In my rebellious youth, one of the big symbols of the counterculture movement was Abbie Hoffman’s 1971 manifesto, “Steal This Book.” In many ways, the title was the best part. Inside, the guide for waging protest against the military-industrial complex was both heavy on the impractical and rapidly obsolete. Just two years later, Hoffman’s partner in protest Jerry Rubin became a stockbroker and capitalist “prodigal son.” (Both men also were famous for exhorting youth to “never trust anyone over 30” while already well past that landmark themselves.)

This is a long way of pointing out that most big corporations are quite different now from in the 1960s. Many of today’s “multimegacorps” are acting with a level of responsibility and community involvement that belies the image of corporate America a generation ago. It’s now fair to say one of the most important ingredients in food manufacturing is social responsibility.

The “we’re in this together” ethos in many big ingredient and manufacturing companies was on display at the 2015 Institute of Food Technologists (IFT) annual show last July. One of the best examples of sincere corporate interest in social responsibility took place at the IFT CEO Panel, “Is Big Food Bad Food?,” featuring CEOs Alan Wilson (McCormick & Co.), David Cotton (Flying Food Group Inc.) and James Borel, executive vice president of DuPont Pioneer.

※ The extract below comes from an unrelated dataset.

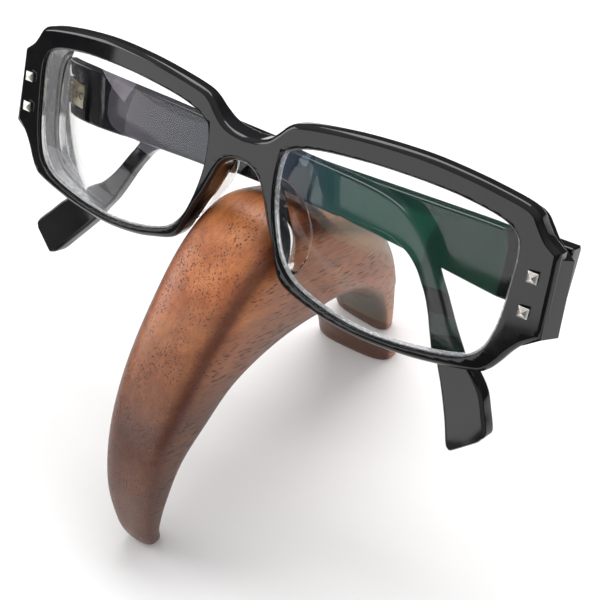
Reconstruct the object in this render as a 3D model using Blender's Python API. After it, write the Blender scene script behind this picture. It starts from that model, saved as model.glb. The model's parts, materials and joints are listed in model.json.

Borel, representing not only the largest company of the three but one of the biggest corporations in the world, contributed a truly impressive level of informed insight into consumer concerns and confusions. Demonstrating his roots as a farm and field guy who rose to the top by being the hardest working man in the room, his comments on the delicate balance between science and environment, business and consumer needs/wants was centered on the communication that bridges it all. He stressed how companies must take active part in that communication stream, and do so with clarity and honesty. Borel truly “gets it.”

Meanwhile, at bench level, other big ingredient companies demonstrated amazing synergy with food manufacturers and consumers. So much so, it got me wondering why, traditionally, manufacturers are slow to bite at some of the really inspiring—and advanced—food and beverage ideas presented albeit as demonstrations, at these ingredient shows.

Suppliers like Sensient Flavors have consistently presented some of the coolest and most cutting-edge flavor showcases for their ingredients. I’ve already covered Roquette Inc.’s stunning, spot-on brioches made from microalgae and Penford Corp./Gum Technology’s flawless eggless meringues from potato starch. Other great ingredient suppliers have been demonstrating their wares via something other than bevs and bars to show manufacturers how novel ingredients are underpinning the future of food.

At this year’s IFT, PLT Health knocked it out of the park with its Vibrant Harvest whole food powders in mini-cupcakes custom-crafted by Sugar Bliss Cake Boutique, Chicago. The decadent, rich and moist chocolate cake part had a full serving of undetectable spinach, plus a half serving of fruit (grape, strawberry, raspberry or lime) hid in the frosting, finished with a dot of sweet pea or carrot on top as garnish. Other ingredient companies displayed equally impressive samples.

Suppliers don’t want to be product manufacturers, too. Yet some are feeling forced into it: So manufacturers, as you cover the expo floor of your next show—Supply Side West is going on as this issue hits the mailboxes—please note: Some of the samples you’re enjoying aren’t just platforms to showcase an ingredient, they’re ideas for the having, if you’re willing. In your hands, they could become the next big product trend.